* start Collected data *

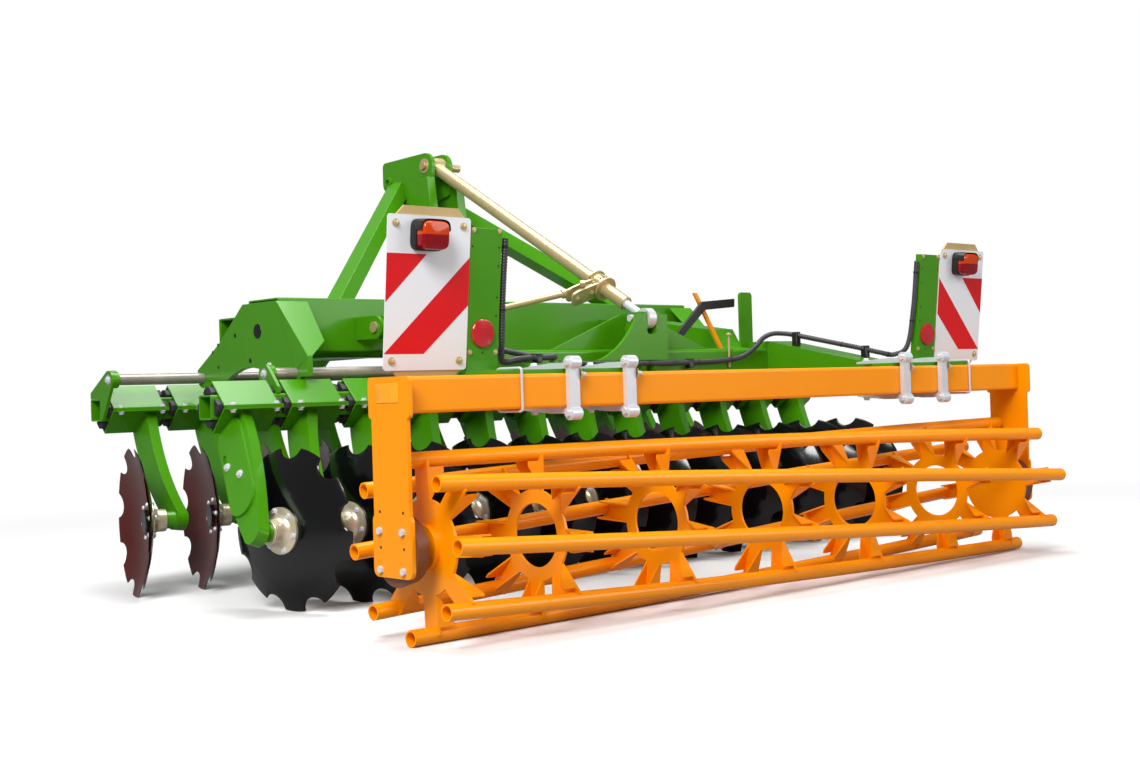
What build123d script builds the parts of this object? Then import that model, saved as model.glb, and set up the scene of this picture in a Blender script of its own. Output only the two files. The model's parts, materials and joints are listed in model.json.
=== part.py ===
from build123d import *
import os
from math import atan2, cos, degrees, radians, sin, sqrt

os.makedirs("parts", exist_ok=True)

# Compact disc harrow, three metres wide. Millimetres, X to the machine's right,
# Y forwards, Z up from the floor. Two rows of notched discs hang on square beams
# in rubber-sprung diamond carriers, and a tube roller runs behind them.

# Discs
disc_diameter = 510
disc_thickness = 5
disc_dish = 48
disc_seat_radius = 74
disc_pitch = 250
discs_per_row = 12
notch_count = 9
notch_radius = 48
notch_centre_out = 14
front_disc_angle = 15.0
rear_disc_angle = 12.0

# Hubs, measured along the axle from the disc's crown
hub_flange_radius = 73
hub_flange_thickness = 9
hub_housing_radius = 39
hub_root_radius = 54
hub_root_length = 16
hub_housing_length = 50
hub_cap_radius = 40
hub_cap_length = 10
axle_radius = 15
axle_depth = 40
axle_boss_radius = 30
axle_boss_length = 24
running_gap = 0.05
seat_gap = 0.3

# Rows of discs and their beams
row_gap = 790
beam_side = 80
beam_wall = 6
beam_height = 640
beam_ahead_of_discs = 321
beam_corner = 8
first_carrier = -1229
beam_bracket_overhang = 131
beam_plain_overhang = 126
sleeve_half_diagonal = 85
sleeve_plate = 6
sleeve_length = 200
sleeve_flange = 24
sleeve_flange_plate = 7
front_disc_offset = -154
rear_disc_offset = -10
rubber_length = 236
rubber_half_width = 27
rubber_nose_half_width = 9
arm_depth = 40
arm_web = 9
arm_end_radius = 38
arm_rim = 7
front_arm_top = 205
rear_arm_top = -2
edge_cover = 9
edge_cover_depth = 122
edge_cover_length = 400
edge_cover_middle = (196, 204)
edge_cover_turn = 46.2
edge_slot_middle = (262, 212)
edge_slot_length = 60
edge_slot_width = 16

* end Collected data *

Written request:
Tally every line of the listing that holds the string "parts", then give the number by itself.

Full solution:
2